Their theory is that lefthanders survived -- and in some cultures thrived -- because they were better at fighting, having a built-in advantage in combat with a righthanded opponent....The idea behind their theory — published on Wednesday in Proceedings B of the Royal Society, Britain's de-facto Academy of Science — comes from sport, where the southpaw technique often gets the better of confused righthanders.

This explanation is tempting. It would explain the widespread conceptual linkage between the "sinister" (Latin for lefthanded) and evil. The study itself, in fact, purports to find a correlation between the murder rates in primitive societies and the incidence of lefthandedness among their populations. Still, we should be wary of this sort of explanation. Too often, they come down to the assertion that we know that natural selection favored some trait because we see that the trait exists.

* * *

And speaking of sinister behavior, we see that the Wicked Spengler at Asia Times had the temerity to publish a column entitled: The dotage of Iraq's democracy:

Genuine births never are in doubt. Either the baby is alive and crying, or not. But in the case of Iraq, democracy was born already in its dotage, hooked up to intravenous devices and breathing tubes...[T]ake any country, and assume that 1) almost all public and private revenues derive from oil, 2) oil is owned entirely by the state, 3) the unemployment rate is above 40%, and 4) everyone depends on state subsidies for basic needs. Then tell people that they have to write down the names of the representatives who will control these revenues and pay out state subsidies. Will they turn up to vote or not?

The evolution of democracy in the West was quite different, the calumniator reminds us:

The [18th-century] democrats were keen to manage their own business, in good part, because they had business to manage.

In the Middle East, today, matters are quite otherwise:

Recall Bernard Lewis' marvelous summation of Middle Eastern economics, namely that the whole Arab world exports (net of oil) less than Finland.

The democracy that can exist in such a context is an inferior sort of animal:

There is a subtler effect when only one political good dominates the whole economy (oil in Iraq, donor aid in Palestine). Distribution of largesse from a central treasury does not threaten traditional social relations...[T]o represent what just occurred in Iraq as a precedent of any kind for anyone else requires better ideological reflexes than this writer possesses.

These bilious remarks echo the critique that Fareed Zakaria makes in his book The Future of Freedom: Illiberal Democracy at Home and Abroad. To quote my own review:

Several Middle Eastern countries have average incomes well about the magic $6000 level [at which liberal government is usually secure], but are still far from being liberal democracies. The problem with the oil states is that they lack the stuffing of liberty. Wealth is not created by society, so the government need not bargain with the governed for the means to support itself. Rather, the government distributes a portion of the oil wealth in order to pacify the people. The rest tends to be stolen.

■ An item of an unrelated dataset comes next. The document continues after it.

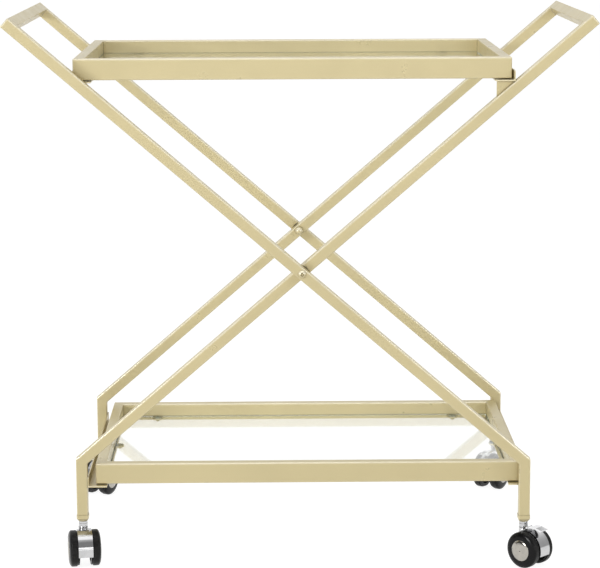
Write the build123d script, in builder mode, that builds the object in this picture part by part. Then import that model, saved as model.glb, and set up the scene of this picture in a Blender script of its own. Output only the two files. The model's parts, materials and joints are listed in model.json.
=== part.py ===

The short answer to this argument is that Australia and Canada got where they are today by exporting commodities. There are states in the world that are little more than than conveniences for export industries. Saudi Arabia, Kuwait, and the Emirates fall into this class. Iraq never has.

But suppose, for the sake of argument, that the Iraqi state really was just a patronage distribution system. Is it really such a small matter whether the patronage is distributed by gangsters or by elected officials? And are there really so few other patronage states that might look to Iraq as a model?